→ Stated task: Starting at the line with "zip.add(piece('bottom_stop', bottomStop(), moulded));" and stopping at the line with "low, high = Vector((1e9,)", repeat each line exactly. Include both and omit the rest.

→ The records:
....
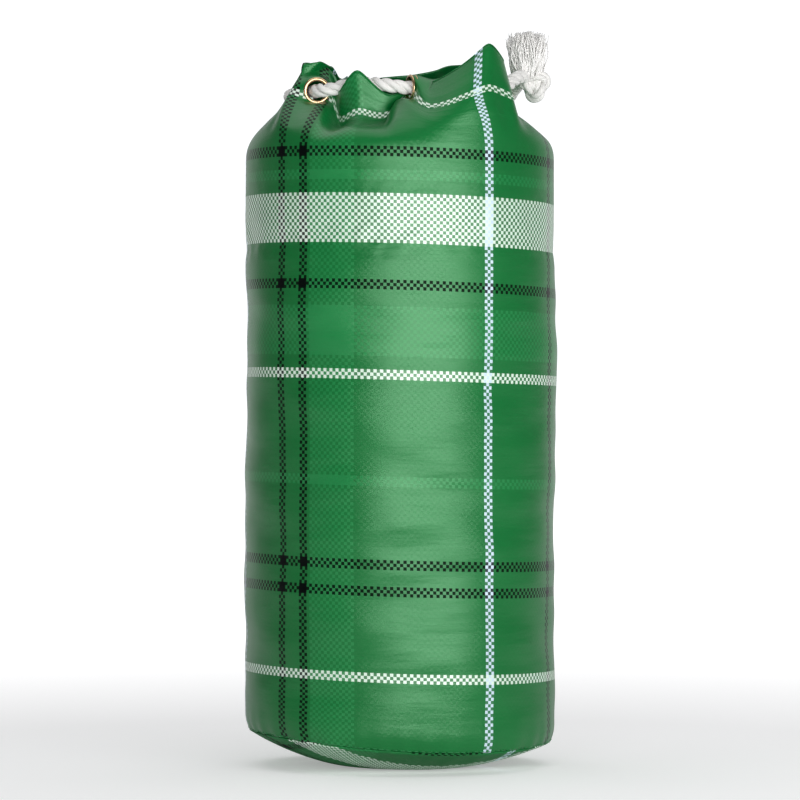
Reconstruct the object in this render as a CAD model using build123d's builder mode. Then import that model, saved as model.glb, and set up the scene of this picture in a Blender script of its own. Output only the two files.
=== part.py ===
....
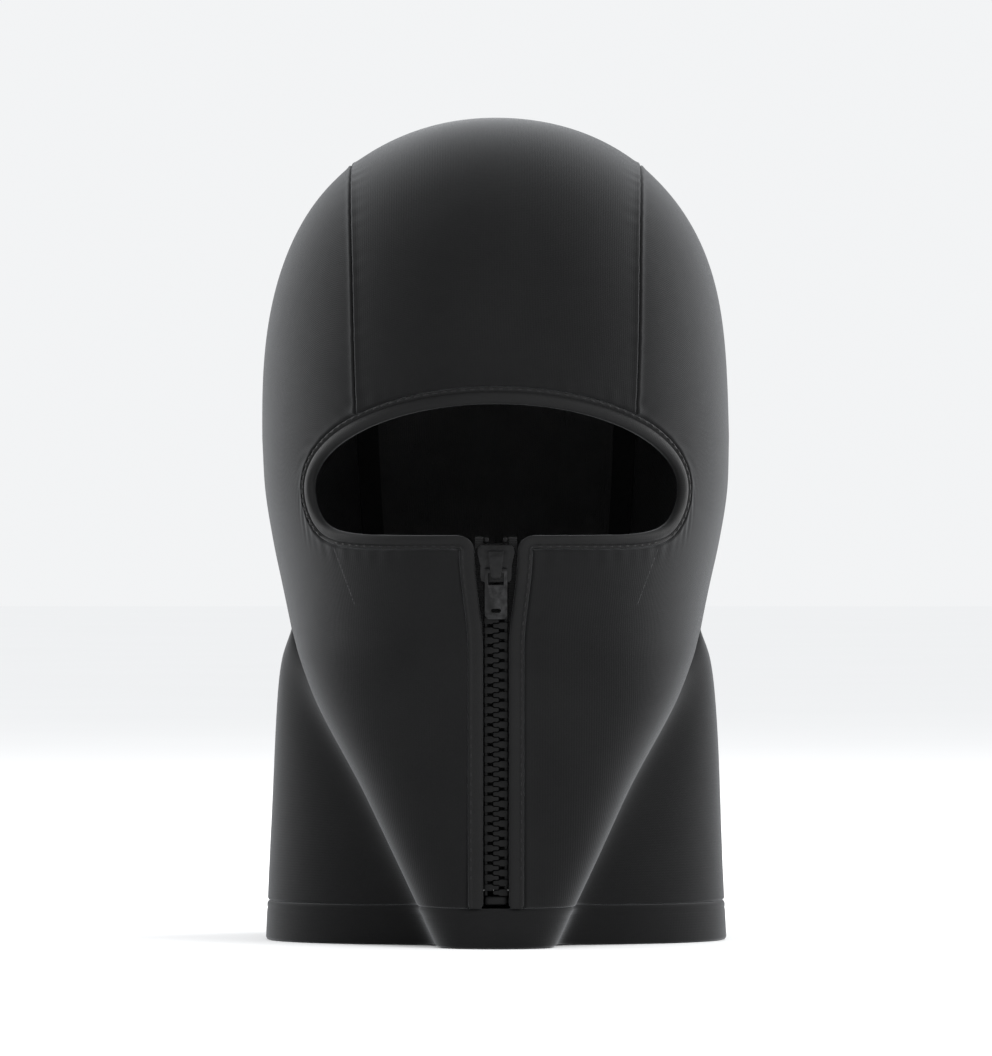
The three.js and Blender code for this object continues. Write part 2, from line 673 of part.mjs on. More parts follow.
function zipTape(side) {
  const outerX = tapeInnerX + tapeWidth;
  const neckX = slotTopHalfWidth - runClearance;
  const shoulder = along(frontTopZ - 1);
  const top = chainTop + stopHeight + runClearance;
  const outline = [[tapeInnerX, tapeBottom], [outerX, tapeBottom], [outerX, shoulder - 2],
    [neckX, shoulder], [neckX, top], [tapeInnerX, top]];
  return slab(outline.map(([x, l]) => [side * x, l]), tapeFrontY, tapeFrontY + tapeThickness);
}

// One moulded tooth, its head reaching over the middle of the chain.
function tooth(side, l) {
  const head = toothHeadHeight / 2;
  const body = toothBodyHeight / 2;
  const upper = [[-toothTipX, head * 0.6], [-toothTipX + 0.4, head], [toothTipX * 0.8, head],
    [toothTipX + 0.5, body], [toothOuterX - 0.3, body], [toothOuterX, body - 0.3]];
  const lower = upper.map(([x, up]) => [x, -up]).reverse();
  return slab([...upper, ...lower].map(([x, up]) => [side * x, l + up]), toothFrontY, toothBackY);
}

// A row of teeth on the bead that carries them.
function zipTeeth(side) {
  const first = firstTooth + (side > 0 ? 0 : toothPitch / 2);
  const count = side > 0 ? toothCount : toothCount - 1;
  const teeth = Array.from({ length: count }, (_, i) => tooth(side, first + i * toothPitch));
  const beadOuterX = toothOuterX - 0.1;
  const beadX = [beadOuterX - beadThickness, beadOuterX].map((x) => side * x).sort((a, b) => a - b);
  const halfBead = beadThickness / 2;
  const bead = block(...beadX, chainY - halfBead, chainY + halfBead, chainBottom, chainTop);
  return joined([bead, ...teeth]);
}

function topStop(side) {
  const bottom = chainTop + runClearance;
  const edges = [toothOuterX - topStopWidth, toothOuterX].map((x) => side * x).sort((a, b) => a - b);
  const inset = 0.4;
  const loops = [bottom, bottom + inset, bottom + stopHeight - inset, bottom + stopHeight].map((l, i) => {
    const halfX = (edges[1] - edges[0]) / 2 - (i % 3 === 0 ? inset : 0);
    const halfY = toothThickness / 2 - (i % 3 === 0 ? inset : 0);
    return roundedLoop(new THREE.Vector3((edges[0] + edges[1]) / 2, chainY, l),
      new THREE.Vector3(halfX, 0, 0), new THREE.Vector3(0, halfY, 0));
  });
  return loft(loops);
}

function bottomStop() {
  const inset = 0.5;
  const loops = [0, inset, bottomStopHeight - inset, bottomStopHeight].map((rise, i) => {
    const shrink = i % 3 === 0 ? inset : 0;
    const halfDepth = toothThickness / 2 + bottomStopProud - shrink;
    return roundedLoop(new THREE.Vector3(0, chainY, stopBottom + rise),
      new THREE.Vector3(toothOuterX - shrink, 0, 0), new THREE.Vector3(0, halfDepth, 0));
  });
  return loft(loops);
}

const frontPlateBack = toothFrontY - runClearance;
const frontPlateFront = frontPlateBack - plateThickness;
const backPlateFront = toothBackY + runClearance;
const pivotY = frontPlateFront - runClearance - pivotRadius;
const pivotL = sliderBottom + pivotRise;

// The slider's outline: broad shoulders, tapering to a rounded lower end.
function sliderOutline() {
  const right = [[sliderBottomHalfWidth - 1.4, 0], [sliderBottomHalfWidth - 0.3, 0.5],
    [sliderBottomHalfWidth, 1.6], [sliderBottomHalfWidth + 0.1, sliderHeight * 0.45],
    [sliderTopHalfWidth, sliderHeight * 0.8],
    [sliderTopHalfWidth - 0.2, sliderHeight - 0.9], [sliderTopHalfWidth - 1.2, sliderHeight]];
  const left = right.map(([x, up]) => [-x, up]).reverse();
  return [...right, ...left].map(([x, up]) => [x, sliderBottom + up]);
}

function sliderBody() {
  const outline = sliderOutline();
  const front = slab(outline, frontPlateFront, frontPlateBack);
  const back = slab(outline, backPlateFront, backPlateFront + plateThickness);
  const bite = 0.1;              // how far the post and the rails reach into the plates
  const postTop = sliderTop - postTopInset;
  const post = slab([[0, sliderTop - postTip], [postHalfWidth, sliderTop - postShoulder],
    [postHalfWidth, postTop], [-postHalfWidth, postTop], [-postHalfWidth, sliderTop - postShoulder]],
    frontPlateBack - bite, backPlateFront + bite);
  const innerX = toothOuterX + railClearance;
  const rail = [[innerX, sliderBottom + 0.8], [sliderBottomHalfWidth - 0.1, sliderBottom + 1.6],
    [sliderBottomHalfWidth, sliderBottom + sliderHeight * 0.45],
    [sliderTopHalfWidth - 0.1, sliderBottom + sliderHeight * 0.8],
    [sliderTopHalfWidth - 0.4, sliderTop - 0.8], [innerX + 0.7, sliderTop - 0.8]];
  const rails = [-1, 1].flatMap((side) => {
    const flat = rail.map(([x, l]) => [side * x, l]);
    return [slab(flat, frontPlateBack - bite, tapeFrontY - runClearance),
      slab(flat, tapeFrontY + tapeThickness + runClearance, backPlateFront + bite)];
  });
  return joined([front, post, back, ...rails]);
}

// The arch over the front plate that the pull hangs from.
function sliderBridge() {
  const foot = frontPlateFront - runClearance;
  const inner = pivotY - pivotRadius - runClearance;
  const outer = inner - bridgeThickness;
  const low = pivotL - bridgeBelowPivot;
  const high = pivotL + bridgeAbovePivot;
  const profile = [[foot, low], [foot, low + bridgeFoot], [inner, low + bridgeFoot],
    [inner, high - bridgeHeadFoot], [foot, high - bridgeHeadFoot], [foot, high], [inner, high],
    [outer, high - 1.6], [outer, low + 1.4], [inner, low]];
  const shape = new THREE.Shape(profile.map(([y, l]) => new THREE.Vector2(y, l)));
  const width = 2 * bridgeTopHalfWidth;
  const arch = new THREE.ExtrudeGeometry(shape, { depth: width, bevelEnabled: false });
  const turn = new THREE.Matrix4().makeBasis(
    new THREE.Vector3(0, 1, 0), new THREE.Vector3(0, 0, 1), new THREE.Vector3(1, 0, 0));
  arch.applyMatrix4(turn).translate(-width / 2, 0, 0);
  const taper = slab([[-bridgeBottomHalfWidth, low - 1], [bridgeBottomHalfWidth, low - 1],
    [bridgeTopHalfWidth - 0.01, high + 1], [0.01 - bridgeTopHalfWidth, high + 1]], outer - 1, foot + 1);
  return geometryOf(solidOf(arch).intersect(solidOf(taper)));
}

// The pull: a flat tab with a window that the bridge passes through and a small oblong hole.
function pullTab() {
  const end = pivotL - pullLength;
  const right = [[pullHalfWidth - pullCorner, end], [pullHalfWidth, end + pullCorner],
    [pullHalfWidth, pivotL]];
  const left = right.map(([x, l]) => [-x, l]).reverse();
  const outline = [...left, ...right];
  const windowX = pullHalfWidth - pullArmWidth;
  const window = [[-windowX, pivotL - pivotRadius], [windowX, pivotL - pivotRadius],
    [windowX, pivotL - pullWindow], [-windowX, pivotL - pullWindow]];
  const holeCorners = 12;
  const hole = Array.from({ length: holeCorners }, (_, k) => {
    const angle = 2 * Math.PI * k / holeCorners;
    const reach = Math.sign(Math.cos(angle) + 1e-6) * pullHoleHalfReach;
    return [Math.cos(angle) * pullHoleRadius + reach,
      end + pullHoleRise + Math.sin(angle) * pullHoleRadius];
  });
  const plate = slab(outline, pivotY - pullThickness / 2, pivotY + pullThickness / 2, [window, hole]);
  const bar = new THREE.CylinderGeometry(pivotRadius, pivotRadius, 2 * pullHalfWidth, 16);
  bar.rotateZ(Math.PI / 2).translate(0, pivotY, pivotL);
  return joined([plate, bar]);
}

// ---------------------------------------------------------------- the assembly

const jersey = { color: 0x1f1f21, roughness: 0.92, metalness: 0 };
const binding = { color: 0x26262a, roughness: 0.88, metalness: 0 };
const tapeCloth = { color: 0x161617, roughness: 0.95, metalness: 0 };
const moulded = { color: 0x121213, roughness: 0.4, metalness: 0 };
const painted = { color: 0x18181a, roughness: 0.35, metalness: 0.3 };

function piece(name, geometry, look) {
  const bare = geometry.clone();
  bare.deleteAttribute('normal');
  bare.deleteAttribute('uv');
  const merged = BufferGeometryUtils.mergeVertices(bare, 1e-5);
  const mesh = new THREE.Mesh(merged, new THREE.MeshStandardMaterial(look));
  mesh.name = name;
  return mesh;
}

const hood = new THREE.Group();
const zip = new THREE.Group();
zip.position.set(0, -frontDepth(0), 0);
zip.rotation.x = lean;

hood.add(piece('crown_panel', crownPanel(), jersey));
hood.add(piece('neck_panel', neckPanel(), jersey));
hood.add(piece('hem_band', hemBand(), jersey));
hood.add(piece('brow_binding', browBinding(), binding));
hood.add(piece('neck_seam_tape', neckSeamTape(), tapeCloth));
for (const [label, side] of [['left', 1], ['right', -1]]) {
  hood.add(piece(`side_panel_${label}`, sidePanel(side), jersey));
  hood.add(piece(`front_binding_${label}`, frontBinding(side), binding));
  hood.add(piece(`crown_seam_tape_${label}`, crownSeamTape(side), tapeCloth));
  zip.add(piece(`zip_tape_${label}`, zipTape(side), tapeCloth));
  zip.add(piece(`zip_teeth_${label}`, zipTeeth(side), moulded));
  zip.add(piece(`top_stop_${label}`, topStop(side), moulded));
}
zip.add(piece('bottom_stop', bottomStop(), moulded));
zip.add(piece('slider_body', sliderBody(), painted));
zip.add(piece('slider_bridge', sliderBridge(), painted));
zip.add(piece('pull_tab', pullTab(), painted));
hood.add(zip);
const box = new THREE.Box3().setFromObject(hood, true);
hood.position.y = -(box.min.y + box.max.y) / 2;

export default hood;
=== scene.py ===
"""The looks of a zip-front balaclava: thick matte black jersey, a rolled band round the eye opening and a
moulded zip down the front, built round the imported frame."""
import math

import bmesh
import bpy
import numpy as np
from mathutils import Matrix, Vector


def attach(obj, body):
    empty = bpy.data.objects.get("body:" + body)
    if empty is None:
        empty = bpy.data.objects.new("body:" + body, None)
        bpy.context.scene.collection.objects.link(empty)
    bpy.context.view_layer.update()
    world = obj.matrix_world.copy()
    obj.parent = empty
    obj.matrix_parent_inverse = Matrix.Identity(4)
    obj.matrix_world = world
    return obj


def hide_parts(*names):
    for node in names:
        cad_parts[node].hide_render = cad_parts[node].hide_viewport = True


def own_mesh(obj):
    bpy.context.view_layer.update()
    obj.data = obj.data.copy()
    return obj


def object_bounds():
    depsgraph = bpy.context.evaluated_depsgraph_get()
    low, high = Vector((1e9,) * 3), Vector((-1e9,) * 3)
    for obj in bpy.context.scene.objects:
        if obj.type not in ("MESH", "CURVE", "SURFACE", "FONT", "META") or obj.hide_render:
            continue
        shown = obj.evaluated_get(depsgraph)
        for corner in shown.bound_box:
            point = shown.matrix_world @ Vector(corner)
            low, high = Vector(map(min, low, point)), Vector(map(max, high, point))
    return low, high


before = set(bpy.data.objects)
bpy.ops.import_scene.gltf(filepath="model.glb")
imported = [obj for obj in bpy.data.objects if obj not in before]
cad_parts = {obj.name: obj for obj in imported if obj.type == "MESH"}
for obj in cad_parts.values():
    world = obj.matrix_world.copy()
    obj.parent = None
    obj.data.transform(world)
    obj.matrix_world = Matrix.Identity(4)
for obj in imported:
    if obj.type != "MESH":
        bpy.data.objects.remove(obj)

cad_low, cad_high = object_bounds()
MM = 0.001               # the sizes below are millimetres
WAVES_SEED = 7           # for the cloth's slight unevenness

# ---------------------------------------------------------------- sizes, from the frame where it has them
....
→ Response to the task:
zip.add(piece('bottom_stop', bottomStop(), moulded));
zip.add(piece('slider_body', sliderBody(), painted));
zip.add(piece('slider_bridge', sliderBridge(), painted));
zip.add(piece('pull_tab', pullTab(), painted));
hood.add(zip);
const box = new THREE.Box3().setFromObject(hood, true);
hood.position.y = -(box.min.y + box.max.y) / 2;

export default hood;
=== scene.py ===
"""The looks of a zip-front balaclava: thick matte black jersey, a rolled band round the eye opening and a
moulded zip down the front, built round the imported frame."""
import math

import bmesh
import bpy
import numpy as np
from mathutils import Matrix, Vector


def attach(obj, body):
    empty = bpy.data.objects.get("body:" + body)
    if empty is None:
        empty = bpy.data.objects.new("body:" + body, None)
        bpy.context.scene.collection.objects.link(empty)
    bpy.context.view_layer.update()
    world = obj.matrix_world.copy()
    obj.parent = empty
    obj.matrix_parent_inverse = Matrix.Identity(4)
    obj.matrix_world = world
    return obj


def hide_parts(*names):
    for node in names:
        cad_parts[node].hide_render = cad_parts[node].hide_viewport = True


def own_mesh(obj):
    bpy.context.view_layer.update()
    obj.data = obj.data.copy()
    return obj


def object_bounds():
    depsgraph = bpy.context.evaluated_depsgraph_get()
    low, high = Vector((1e9,) * 3), Vector((-1e9,) * 3)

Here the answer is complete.